The book is the first collection of detective stories by 北村薫 (KITAMURA Kaoru, born 1949), a major figure in the genre. The narrator is a young literature student in her first year at university. The detective is a rakugo teller, SHUNOUTEI Enshi (春桜亭円紫), a former student of one of the narrator's teachers at university. Rakugo is a kind of comic narrative, with a set of traditional stories, where the particular character comes from the way the rakugo artist tells them. Each of the short stories also contains an account of one of Enshi's performances and the story he tells in it. In fact, there are a lot of cultural references: the narrator is an enthusiast for books and rakugo, and deductions may depend, for instance, on the difference between Shakespeare's and Verdi's Macbeth

The first story "The Soul of Oribe" looks for the explanation of apparently supernatural knowledge. An old professor had as a small child repeatedly dreamt of a man who had committed seppuku. One day his rich collector uncle clears out his storehouse and brings out a portrait of the inventor of Oribe pottery, the man from his dream. The boy shocks his uncle by asking if this man committed seppuku: he had had no opportunity to see the picture locked away for years in the storehouse. The second, "Sugar Battle", looks for the explanation for why three women at a teashop would apparently compete to put as much sugar as possible into their drinks. The third story follows the narrator and two friends on an outing in north east Japan: why would someone steal the worthless seatcovers on their car? The fourth, "Red Riding Hood", looks at why a little girl in red would always be seen at the same time alone in a playground. In the fifth, "Flying Horse", a shopkeeper donates the broken horse ride that he used to have outside his shop to a local kindergarten, setting it in concrete in the grounds there. But that night a woman believes it had disappeared, although when she checked the next day, it was there as if nothing had happened.

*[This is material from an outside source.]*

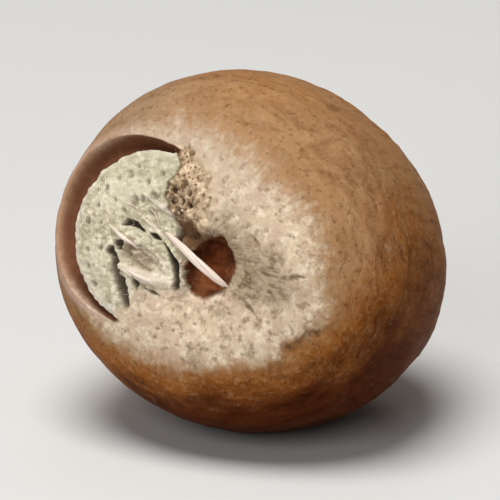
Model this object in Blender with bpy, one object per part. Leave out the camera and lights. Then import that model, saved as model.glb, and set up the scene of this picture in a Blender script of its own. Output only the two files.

Anyone expecting a classical mystery is likely to be disappointed here. The stories spend much more time on exploring the narrator's daily life and thoughts about the future than on the mystery. This is most notable in the third story, where aspects of the mystery are prepared early in the story, but the actual mystery only appears in the last few of its seventy odd pages. The solutions are rarely criminal, but they sometimes reflect less happy sides of life; and this in turn becomes material for the young narrator's character development. I must admit that, although I didn't dislike the narrator, her aimlessness was both odd to me and slightly irritating. I don't remember undergraduates in my time being so lacking in interest in where they were going. They may have had a lot of competing ideas; but having none seems very strange to me. The book is the first in a series of six, which follow the character's development (the covers of the sequel show the same figure with slight changes in dress and hairstyle). So perhaps she gets more purpose as it goes along.